Nothing beats making a delicious feast for your family using the game you caught yourself. Now that hunting season is in full swing, we thought we’d share Chef Gerard Thompson’s mouthwatering recipe for Roast Venison Steak with Fall Vegetable Ratatouille. Featured in The Wild Game Cookbook (a must-have for your Rough Creek kitchen!), this sumptuous dinner is sure to become a fall comfort food favorite.
- 1 tbsp balsamic vinegar
- 1 clove garlic, finely chopped
- 1 tbsp chopped rosemary
- 1 tsp honey
- 1 shallot, finely chopped
- 1 tbsp orange juice
- 1 cup plus 1 tbsp vegetable oil
- 6 5-6oz venison loin steaks
- 2 tbsp soft butter
- 1 tbsp chopped fresh garlic
- 1/2 cup chopped red onion
- 1 cup chopped butternut squash
- 1 cup chopped acorn squash
- 1 cup portobello mushroom
- 1 tbsp fresh thyme, chopped
- Kosher salt and freshly cracked pepper to taste
- In a large bowl combine vinegar, garlic, rosemary, honey, shallot, orange juice, and 1 cup vegetable oil. Mix well. Add venison and turn over in mixture to cover well. Cover and refrigerate for 4 hours.
- Preheat oven to 350F. Remove venison from marinade and pat dry. Heat 1 tbsp oil in a frying pan until barely smoking. Add venison steaks and sear each side until golden brown. Transfer to oven for 8 to 10 minutes or until medium-rare. Steaks can also be grilled over an open fire.
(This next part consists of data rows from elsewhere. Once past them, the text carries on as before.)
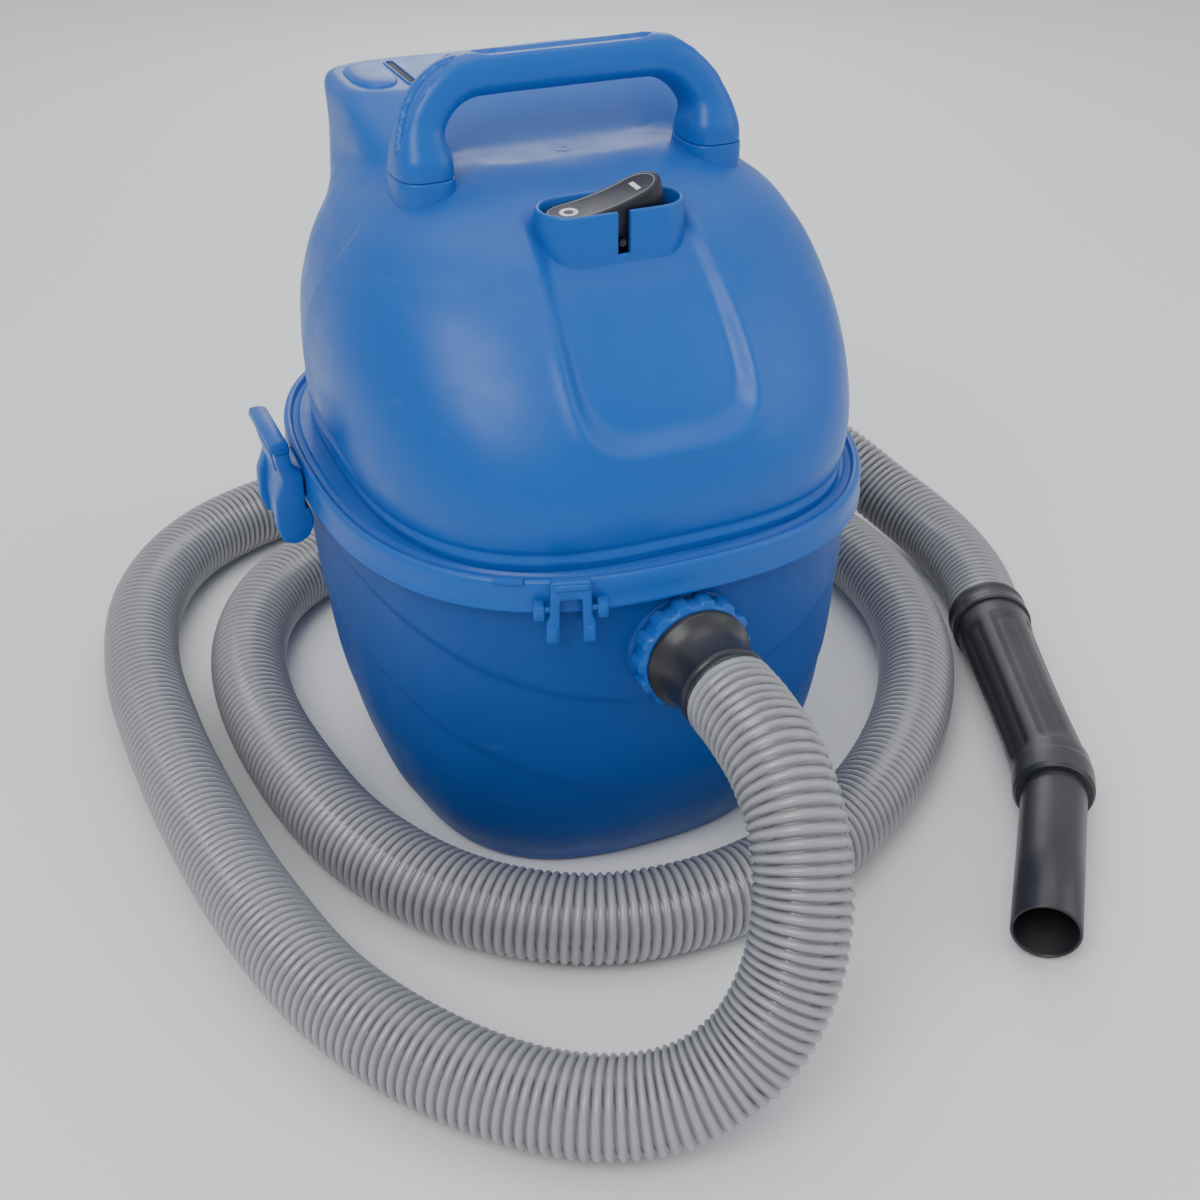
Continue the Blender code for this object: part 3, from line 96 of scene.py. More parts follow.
def soft_min(a: np.ndarray, b: np.ndarray, reach: float) -> np.ndarray:
    """Smaller of two distances, blended where they are near each other.

    Args:
        a: First distance.
        b: Second distance.
        reach: Difference within which they blend.

    Returns:
        The smaller one, less a quarter of the reach times the square of their nearness.
    """
    share = np.maximum(reach - np.abs(a - b), 0.0) / reach
    return np.minimum(a, b) - share * share * reach * 0.25


def soft_max(a: np.ndarray, b: np.ndarray, reach: float) -> np.ndarray:
    """Larger of two distances, blended where they are within reach of each other."""
    return -soft_min(-a, -b, reach)


def smooth_table(rows: Sequence[Sequence[float]], at: np.ndarray) -> np.ndarray:
    """Values of a table between its rows, on cubic curves without corners.

    Args:
        rows: Rows of a rising position followed by the values there.
        at: Positions to read.

    Returns:
        An array with the shape of the positions and one last axis for the values.
    """
    table = np.asarray(rows, float)
    place, value = table[:, 0], table[:, 1:]
    slope = np.gradient(value, place, axis=0)
    at = np.clip(at, place[0], place[-1])
    low = np.clip(np.searchsorted(place, at, side="right") - 1, 0, len(place) - 2)
    span = (place[low + 1] - place[low])[..., None]
    t = (at - place[low])[..., None] / span
    start, end = value[low], value[low + 1]
    lead, trail = slope[low] * span, slope[low + 1] * span
    return ((2 * t**3 - 3 * t**2 + 1) * start + (t**3 - 2 * t**2 + t) * lead
            + (3 * t**2 - 2 * t**3) * end + (t**3 - t**2) * trail)


def super_radius(angle: np.ndarray, half_x: float, half_y: np.ndarray, power: float) -> np.ndarray:
    """Radius of a superellipse at an angle.

    Args:
        angle: Angles round the middle.
        half_x: Half width.
        half_y: Half depth.
        power: 2 for an ellipse, more for squarer corners.

    Returns:
        One over the power-root of the sum of both cosines' shares raised to the power.
    """
    across = np.abs(np.cos(angle)) / half_x
    along = np.abs(np.sin(angle)) / half_y
    return (across**power + along**power) ** (-1.0 / power)


def turn_angles(count: int) -> np.ndarray:
    """Even angles round a full turn, without the repeated last one."""
    return np.linspace(0.0, FULL_TURN, count, endpoint=False)


def smooth_line(route: Sequence[Sequence[float]], count: int) -> np.ndarray:
    """Points at even spacing on a smooth curve through a route's points.

    Between two points runs a cubic whose slope at each is half the step between its neighbours.

    Args:
        route: Points that the curve passes through.
        count: Points wanted.

    Returns:
        The points, one row each.
    """
    fixed = np.asarray(route, float)
    padded = np.vstack((2.0 * fixed[0] - fixed[1], fixed, 2.0 * fixed[-1] - fixed[-2]))
    t = np.linspace(0.0, 1.0, 24, endpoint=False)[:, None]
    dense = []
    for p0, p1, p2, p3 in zip(padded[:-3], padded[1:-2], padded[2:-1], padded[3:]):
        dense.append(0.5 * (2.0 * p1 + (p2 - p0) * t + (2.0 * p0 - 5.0 * p1 + 4.0 * p2 - p3) * t**2
                            + (3.0 * p1 - p0 - 3.0 * p2 + p3) * t**3))
    line = np.vstack((*dense, fixed[-1:]))
    run = np.concatenate(([0.0], np.cumsum(np.linalg.norm(np.diff(line, axis=0), axis=1))))
    even = np.linspace(0.0, run[-1], count)
    return np.column_stack([np.interp(even, run, column) for column in line.T])


def line_length(line: np.ndarray) -> float:
    """Length of a run of points."""
    return float(np.linalg.norm(np.diff(line, axis=0), axis=1).sum())


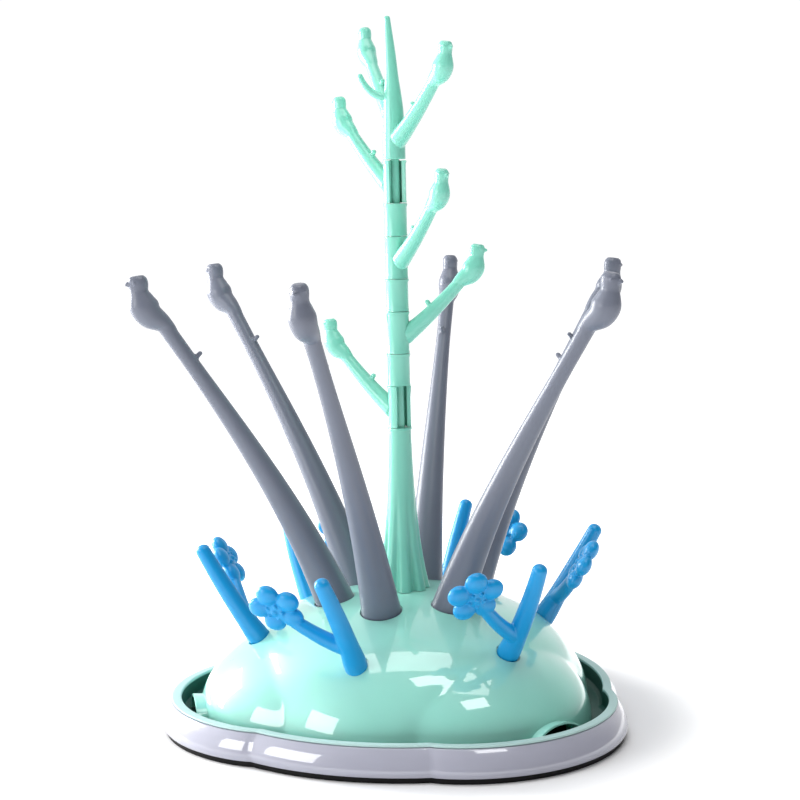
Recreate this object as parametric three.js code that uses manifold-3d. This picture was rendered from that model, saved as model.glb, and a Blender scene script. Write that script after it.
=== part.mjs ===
// Tree-shaped bottle drying rack: a lobed drip tray, a domed drainer, six bottle poles and six
// flower twigs plugged into the dome, and a central trunk with clip-on branches.
// Millimetres, +Z up. The origin is on the floor, on the trunk's axis.
// An azimuth is in degrees, 0 towards -Y and growing towards +X.
import * as THREE from 'three';
import { mergeVertices } from 'three/addons/utils/BufferGeometryUtils.js';
import Module from 'manifold-3d';

// ---- driving dimensions ----
const GAP = 0.3; // clearance between pieces that touch
const STATION_COUNT = 6; // poles and twigs stand in six stations, 60 degrees apart
const BASE_SEGMENTS = 60;

// The outline of tray and dome: three small lobes and three big ones, meeting in soft kinks.
const SMALL_LOBE_HALF_ANGLE = 24;
const BIG_LOBE_HALF_ANGLE = 60 - SMALL_LOBE_HALF_ANGLE;
const BIG_LOBE_AZIMUTHS = [60, 180, 300];
const BIG_LOBE_POWER = 0.8;
const TRAY_LOBES = { big: 0.131, small: -0.01 };

const FOOT_HEIGHT = 3.9;
const FOOT_OUTER_RADIUS = 121.5;
const FOOT_WIDTH = 8;
const TRAY_BOTTOM = FOOT_HEIGHT + GAP;
const TRAY_RADIUS = 123.6; // at the lower edge, in a kink
const TRAY_RIM_RADIUS = 117.9;
const TRAY_WALL = 2.2;
const TRAY_TOP = 17.6;
const BASIN_WALL = 1.6;
const BASIN_TOP = 19;
const BASIN_RIM_INNER_RADIUS = 113.4;

const DOME_HEIGHT = 74.6;
const DOME_BOTTOM = 8.5;
const DOME_WALL = 2.2;
const CROWN_RADIUS = 100; // of the round crown, at its lower edge
const CROWN_POWER = 2.6;
// The dome's bulges: the azimuth of the first of three, their distance from the trunk's axis, their size.
const BIG_BULGE = { azimuth: 60, distance: 44, radius: 74, height: 49.8 };
const SMALL_BULGE = { azimuth: 0, distance: 30, radius: 76, height: 55 };
const BULGE_BLEND = 1.4;
const NOTCH_HALF_WIDTH = 17;
const NOTCH_TOP = 18.5;
const NOTCH_INNER_RADIUS = 95; // the notch's cut runs outwards from here
const NOTCH_CUT = 40;
const HOOD_WALL = 2; // the raised lip round each notch
const HOOD_INNER_RADIUS = 112.3;
const HOOD_OUTER_RADIUS = 121.5;

// Each socket: its distance from the trunk's axis, the height of its mouth, its lean outwards, its plug.
const SOCKET_WALL = 1.9;
const TRUNK_SOCKET = { distance: 0, mouth: DOME_HEIGHT, lean: 0, plugRadius: 8, plugLength: 18 };
const POLE_SOCKET = { distance: 40, mouth: 70, lean: 0, plugRadius: 6.9, plugLength: 17 };
const TWIG_SOCKET = { distance: 84, mouth: 51.7, lean: 35, plugRadius: 4.2, plugLength: 11 };

const POLE_TILT = 21; // of the pole's foot, outwards from the vertical
const POLE_TURNS = [-1.4, 10.2, 19, 6.1, 12.4, 1.8]; // how far each pole is turned in its socket
const POLE_BASE_RADIUS = 10.9;
const POLE_TIP_RADIUS = 4.5;
const TWIG_TURNS = [12, -4, 0, 0, 0, 0]; // the same for each twig
const TWIG_BASE_RADIUS = 6.2;

const TRUNK_RADIUS = 6.3;
const TRUNK_NECK_RADIUS = 3.9;
const TRUNK_FOOT_RADIUS = 15;
const TRUNK_TAPER_TOP = 166.6;
const CLIP_PITCH = 42;
const CLIP_HEIGHT = 24; // of the necks that take the clips
const CLIP_COUNT = 4;
const CLIP_MOUTH_ANGLE = 110;
const CLIP_AZIMUTHS = [257, 107, 52, 241]; // lowest branch first
const SPIGOT = { radius: 2.5, length: 11 };
const TOP_BRANCH_AZIMUTHS = [57, 218];
const TOP_BRANCH_ROOTS = [13, 27]; // above the foot of the tree top
const TOP_SHOOT_AZIMUTH = 288; // the tip leans this way too
const TOP_SHOOT_ROOT = 33;
const TOP_LEAN = 4.7;
const TREE_TOP = 395.6;
const LARGE_BIRD_SCALE = 1.3;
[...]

- Heat a frying pan set on medium-high; melt butter and sauté garlic and onion until the onion softens. Add squash and continue cooking 3 to 5 minutes until squash is fork-tender. Add portobello mushrooms and thyme. Cook 3 minutes longer, stirring occasionally. Season with salt and pepper.
- To serve, divide ratatouille among six plates and place a venison steak alongside.